11. Pricing Feedback Questions
Pricing questions help you understand perceived value and willingness to pay. Handle these carefully because customers rarely say "charge me more."
How would you rate the product's value relative to its price?
Dig deeper with: "Compared to alternatives you've used, how does the pricing feel?" and "If the price increased by 20%, would you continue using the product?"
12. Customer Churn Survey Questions
Churn surveys capture the reasons behind cancellation. This data is gold for product teams because it reveals problems serious enough to drive someone away.
What's the main reason you're cancelling?
- Too expensive
- Missing features I need
- Too difficult to use
- Found a better alternative
- No longer need this type of product
- Poor customer support
- Other
Follow up with: "Is there anything we could have done differently to keep you?" and "Would you consider coming back if we addressed [specific issue]?"
For a ready-to-use survey, try this Product Churn Survey Template.
13. Open-Ended Questions
Open-ended questions let users express what matters most to them in their own words. The responses are harder to analyze at scale but often contain the most valuable insights.
If you could change one thing about your experience with us, what would it be?
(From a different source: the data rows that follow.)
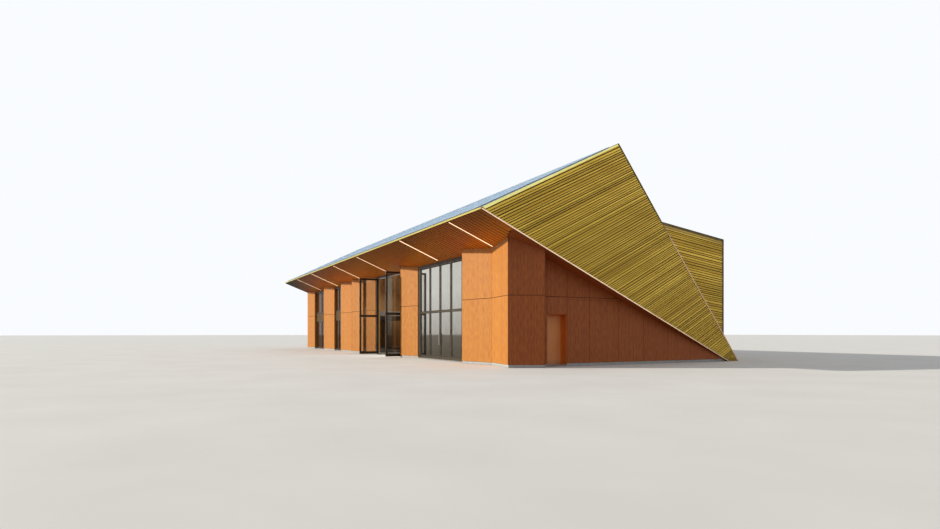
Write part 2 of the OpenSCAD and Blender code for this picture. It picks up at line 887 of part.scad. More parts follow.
// Lever handles on both faces of the side door and the hinge halves that turn with it
module side_door_fittings() {
  back = side_leaf_face + side_leaf_thickness;
  v0 = side_door_start + side_frame + side_clearance + 70;
  h0 = floor_thickness + handle_height;
  color("#b8b8b4")
    set_out() {
      block([side_leaf_face - 50, v0 - 10, h0 - 10], [side_leaf_face, v0 + 10, h0 + 10]);
      block([side_leaf_face - 65, v0 - 10, h0 - 10], [side_leaf_face - 50, v0 + 125, h0 + 10]);
      block([back, v0 - 10, h0 - 10], [back + 50, v0 + 10, h0 + 10]);
      block([back + 50, v0 - 10, h0 - 10], [back + 65, v0 + 125, h0 + 10]);
      for (h = hinge_heights) {
        translate([hinge_u, hinge_v, h + 0.3])
          cylinder(h = hinge_half, r = hinge_radius, $fn = 48);
        block([back, hinge_v - hinge_radius, h + 0.3], [hinge_u, hinge_v, h + 0.3 + hinge_half]);
        block([back, hinge_v - 54, h + 0.3], [back + 4, hinge_v, h + 0.3 + hinge_half]);
      }
    }
}

// Side walls of the rear volume
module annex_side_walls() {
  g = seat_gap;
  meet = annex_meet(annex_roof);
  color("#a58c32")
    set_out()
      both_ends()
        along_front(annex_inset, annex_inset + annex_wall,
          [[rear_foot + g, 0], [annex_end, 0], [annex_end, annex_under(annex_end) - g],
            [meet, annex_under(meet) - g]]);
}

// Left edge of each back window along the front direction
back_pitch = (hall_length - 2 * annex_inset) / back_windows;
function back_u(i) = tenth(annex_inset + (i + 0.5) * back_pitch - back_window_width / 2);

// Foot of the back windows in each storey
back_feet = [floor_thickness + back_window_sill, storey_height + back_window_sill];

// Back wall with two rows of windows
module annex_back_wall() {
  v0 = annex_end - annex_wall;
  color("#a58c32")
    set_out()
      difference() {
        along_front(annex_inset + annex_wall, hall_length - annex_inset - annex_wall,
          [[v0, 0], [annex_end, 0], [annex_end, annex_under(annex_end) - seat_gap],
            [v0, annex_under(v0) - seat_gap]]);
        for (i = [0:back_windows - 1])
          for (h = back_feet)
            block([back_u(i), v0 - 1, h],
              [back_u(i) + back_window_width, annex_end + 1, h + back_window_height]);
      }
}

// Frames of the back windows
module back_window_frames() {
  v0 = annex_end - back_frame_setback - back_frame_depth;
  bar = back_window_bar;
  color("#4b433a")
    set_out()
      for (i = [0:back_windows - 1])
        for (h = back_feet)
          difference() {
            block([back_u(i), v0, h],
              [back_u(i) + back_window_width, v0 + back_frame_depth, h + back_window_height]);
            block([back_u(i) + bar, v0 - 1, h + bar],
              [back_u(i) + back_window_width - bar, v0 + back_frame_depth + 1,
                h + back_window_height - bar]);
          }
}

// Panes of the back windows
module back_window_glass() {
  v0 = annex_end - back_frame_setback - back_frame_depth / 2 - glass_thickness / 2;
  bar = back_window_bar;
  color("#9fb0b4")
    set_out()
      for (i = [0:back_windows - 1])
        for (h = back_feet)
          block([back_u(i) + bar, v0, h + bar],
            [back_u(i) + back_window_width - bar, v0 + glass_thickness,
              h + back_window_height - bar]);
}

// Roof of the rear volume, running up to the steep slope
module annex_roof_slab() {
  a = annex_meet(0);
  b = annex_meet(annex_roof);
  edge = annex_end + annex_drip;
  color("#8b8772")
    set_out()
      along_front(annex_inset, hall_length - annex_inset,
        [[edge, annex_top(edge)], [a, annex_top(a)], [b, annex_under(b)],
          [edge, annex_under(edge)]]);
}

// Dark trims along the outer edges of the rear volume
module annex_edge_trims() {
  a = annex_meet(0) + 60;
  t = annex_trim;
  color("#463c28")
    set_out()
      both_ends()
        along_front(annex_inset - trim_thickness, annex_inset,
          [[annex_end, trim_foot], [annex_end, annex_top(annex_end)], [a, annex_top(a)],
            [a + t / rear_slope, annex_top(a) - t],
            [annex_end - t, annex_top(annex_end) - t + annex_rise * t],
            [annex_end - t, trim_foot]]);
}

hall_floor();
rear_floor();
door_sills();
front_plinths();
side_plinths();
upper_floors();
corner_pier_right();
pier_between_doors();
slim_pier();
folded_pier();
pier_between_windows();
corner_pier_left();
front_head_wall();
vehicle_door_frames();
closed_door_leaves();
open_door_leaves();
vehicle_door_glass();
window_frames();
window_spandrels();
window_glass();
front_soffit();
side_soffits();
light_strips();
front_roof();
eave_fascia();
ridge_cap();
rear_roof_slope();
gable_panel_right();
gable_panel_left();
gable_lower_trims();
gable_verge_bands();
gable_rear_trims();
right_wall_front();
right_wall_over_door();
right_wall_rear();
left_side_wall();
side_door_frame();
side_door_leaf();
side_door_fittings();
annex_side_walls();
annex_back_wall();
back_window_frames();
back_window_glass();
annex_roof_slab();
annex_edge_trims();
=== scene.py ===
import bpy, bmesh, math, random
from mathutils import Matrix, Vector


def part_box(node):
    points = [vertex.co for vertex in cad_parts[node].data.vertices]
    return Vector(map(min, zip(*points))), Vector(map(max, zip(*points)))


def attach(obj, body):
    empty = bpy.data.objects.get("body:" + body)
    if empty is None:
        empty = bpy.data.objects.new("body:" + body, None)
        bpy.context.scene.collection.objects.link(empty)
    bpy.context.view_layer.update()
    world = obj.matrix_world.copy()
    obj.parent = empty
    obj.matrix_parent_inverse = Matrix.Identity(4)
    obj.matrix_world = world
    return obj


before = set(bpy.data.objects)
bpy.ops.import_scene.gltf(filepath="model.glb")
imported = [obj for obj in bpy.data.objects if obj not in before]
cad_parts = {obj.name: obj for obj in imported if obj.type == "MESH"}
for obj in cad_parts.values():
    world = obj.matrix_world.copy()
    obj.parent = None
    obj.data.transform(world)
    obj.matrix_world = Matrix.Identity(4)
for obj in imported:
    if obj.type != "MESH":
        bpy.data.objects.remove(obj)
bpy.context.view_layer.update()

# Floors, sills and plinths
# Slabs are power-floated concrete on the ground. The plinths under the timber walls are pale
# precast kerbs that keep the boards off the wet paving.


def srgb(text):
    """Linear colour of an sRGB hex value."""
    parts = [int(text[i:i + 2], 16) / 255 for i in (1, 3, 5)]
    return tuple(c / 12.92 if c <= 0.04045 else ((c + 0.055) / 1.055) ** 2.4 for c in parts) + (1,)


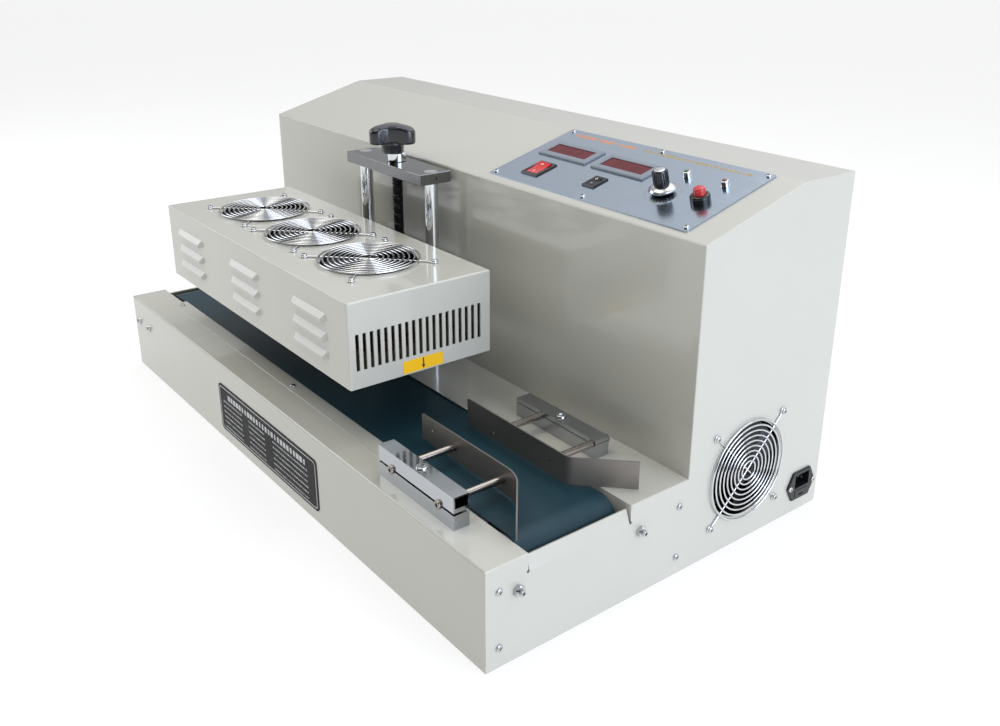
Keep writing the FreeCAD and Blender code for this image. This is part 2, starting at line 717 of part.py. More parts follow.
def power_inlet():
    """Flanged inlet with three blades in its socket and a bay for the fuse drawer."""
    face = LENGTH + INLET_FLANGE
    flange = along_x(inlet_outline(0), (LENGTH, face))
    flange = round_edges(flange, 1.0, lambda e, m: near(m.x, face))
    body = inlet_space((-13.5, 13.5, -15.5, 15.5), (LENGTH - INLET_DEEP, LENGTH))
    inlet = fuse([flange, body])
    inlet = inlet.cut(inlet_space(SOCKET, (LENGTH - SOCKET_DEEP, face + 1)))
    inlet = inlet.cut(inlet_space(DRAWER, (LENGTH - DRAWER_DEEP, face + 1)))
    for dy in INLET_SCREWS:
        inlet = inlet.cut(rod(V(LENGTH - 1, INLET_Y + dy, INLET_Z), X_DIR, 1.7, 5))
    blades = [inlet_space((y - 1, y + 1, z - 2, z + 2), (LENGTH - SOCKET_DEEP - 1, LENGTH - 2))
              for y, z in INLET_BLADES]
    return inlet.fuse(blades)


def fuse_drawer():
    """Small drawer with a finger notch, clear of its bay on every side."""
    clear = 0.2
    inner = (DRAWER[0] + clear, DRAWER[1] - clear, DRAWER[2] + clear, DRAWER[3] - clear)
    drawer = inlet_space(inner, (LENGTH - DRAWER_DEEP + 0.5, LENGTH + INLET_FLANGE + 0.4))
    notch = inlet_space((-4, 4, DRAWER[2] + 1.5, DRAWER[2] + 3.5), (LENGTH + 2, LENGTH + 5))
    return drawer.cut(notch)


def inlet_screws():
    screw = pan_screw(3.0, 1.6, 8.0)
    return [stand(screw, V(LENGTH + INLET_FLANGE, INLET_Y + dy, INLET_Z), X_DIR) for dy in INLET_SCREWS]


# ---------------------------------------------------------------- sealing head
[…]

Other options: "What would you tell a colleague who's considering this product?" and "Is there anything else you'd like us to know?"
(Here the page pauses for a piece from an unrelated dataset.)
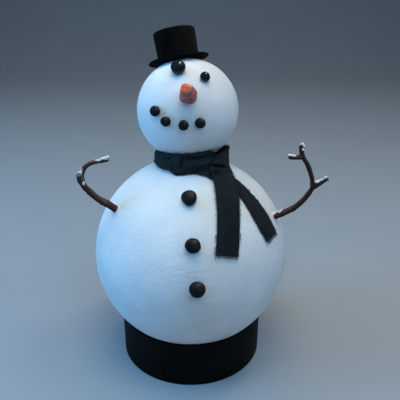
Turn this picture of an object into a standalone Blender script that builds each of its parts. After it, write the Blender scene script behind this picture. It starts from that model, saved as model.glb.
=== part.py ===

For qualitative feedback at scale, AI-powered feedback analysis can cluster themes across thousands of responses without manual tagging.
Question Mistakes That Kill Response Quality (And How to Fix Them)
You can ask the right topics and still get useless data if the questions themselves are poorly constructed. Here are the patterns that produce bad responses.
Leading Questions
A leading question contains the answer you want to hear.
Bad: "How much do you love our new dashboard?"
Better: "How would you describe your experience with the new dashboard?"
The word "love" presumes positive sentiment. The neutral phrasing lets respondents express whatever they actually feel.
Double-Barreled Questions
A double-barreled question asks two things at once, making the response uninterpretable.
Bad: "How satisfied are you with our product's features and pricing?"
Better: Ask two separate questions. One about features. One about pricing.
If someone answers "somewhat satisfied," you don't know whether that's about features, pricing, or some average of both.
Vague Questions
Vague questions produce vague answers.
Bad: "How do you feel about the product?"
Better: "How would you rate the product's ease of use?" or "How well does the product solve the problem you bought it for?"
Specificity creates clarity. The more precise your question, the more useful the response.
Jargon and Assumptions
Don't assume users know your internal terminology.
Bad: "How satisfied are you with our CDP integration capabilities?"
Better: "How satisfied are you with how well our product connects to your other tools?"
If even 20% of respondents don't understand the question, you've introduced noise into your data.
Too Many Options
Long multiple-choice lists cause satisficing. People pick the first reasonable option instead of finding the best one.
Bad: 15 reasons for cancellation
Better: 5-7 clear options plus "Other" with a text field
Asking "Why" Too Directly
"Why did you give us a low score?" puts people on the defensive. It sounds like an interrogation.
Better: "What happened that led to that experience?" You're asking them to describe events, not justify feelings. The subtle shift matters.
Opinion Questions Instead of Behavior Questions
Opinion questions ("Do you like our dashboard?") invite socially acceptable responses. Behavior questions ("How often do you check the dashboard?") invite truth.
The principle: ask what people do before asking what people think. Behavior is harder to fake and more useful for product decisions.
Getting More Than One-Word Answers
If your open-ended responses are full of "good," "fine," and "okay," the problem is how you're asking.
Ask about specific moments: "Think about the last time you used [feature]. What happened?" Specificity triggers memory and produces detail.
Use the contrast technique: "What's different about this product compared to what you used before?" Comparison prompts reflection.
Ask what almost happened: "Was there a point where you almost gave up?" Near-miss questions surface friction that satisfaction scales miss.
Give permission to be negative: "What's one thing that frustrated you?" Explicitly inviting criticism makes people feel safe sharing it.
Benefits of Product Feedback Surveys
Product feedback surveys deliver five core benefits: they measure satisfaction quantitatively so you can track trends, surface friction points you'd otherwise miss, keep you aligned with changing user preferences, reveal gaps before competitors exploit them, and catch problems while they're still fixable.
1. It Measures Customer Satisfaction
Product feedback gives you real data about whether customers are happy. Not assumptions. Not what sales thinks. Actual sentiment from actual users. This data guides decisions about what to build, what to fix, and what to leave alone.
2. It Improves Customer Experience
In-app feedback tools and product surveys show you what users struggle with. The feedback tells you where the friction is, which parts of the experience feel broken, and what would make users' lives easier. Acting on this feedback improves experience in ways that guessing never could.
3. It Keeps You Aligned With Changing Preferences
User priorities shift. The feature that mattered most during onboarding isn't the same feature that matters after a year of use. Regular in-app user feedback keeps you current with those shifting priorities instead of operating on outdated assumptions.
4. It Helps You Stay Ahead of Competition
SaaS is a competitive market. Products that stay static lose to products that evolve. Feedback tells you where to evolve. It shows you the gaps competitors might fill if you don't.
5. It Prevents Churn
When you collect feedback, act on it, and close the product feedback loop, customers feel heard. That feeling matters. People don't leave products that listen to them and respond.
Conclusion
Product feedback surveys only work when the questions inside them work. Ask the wrong questions and you get polite noise. Ask the right ones and you get signals you can actually use to improve the product.
The questions in this guide cover the full customer journey, from first-touch attribution through churn. Pick the ones that match what you're trying to learn. Avoid the mistakes that produce bad data. And remember: the goal isn't more feedback. It's better feedback that leads to better decisions.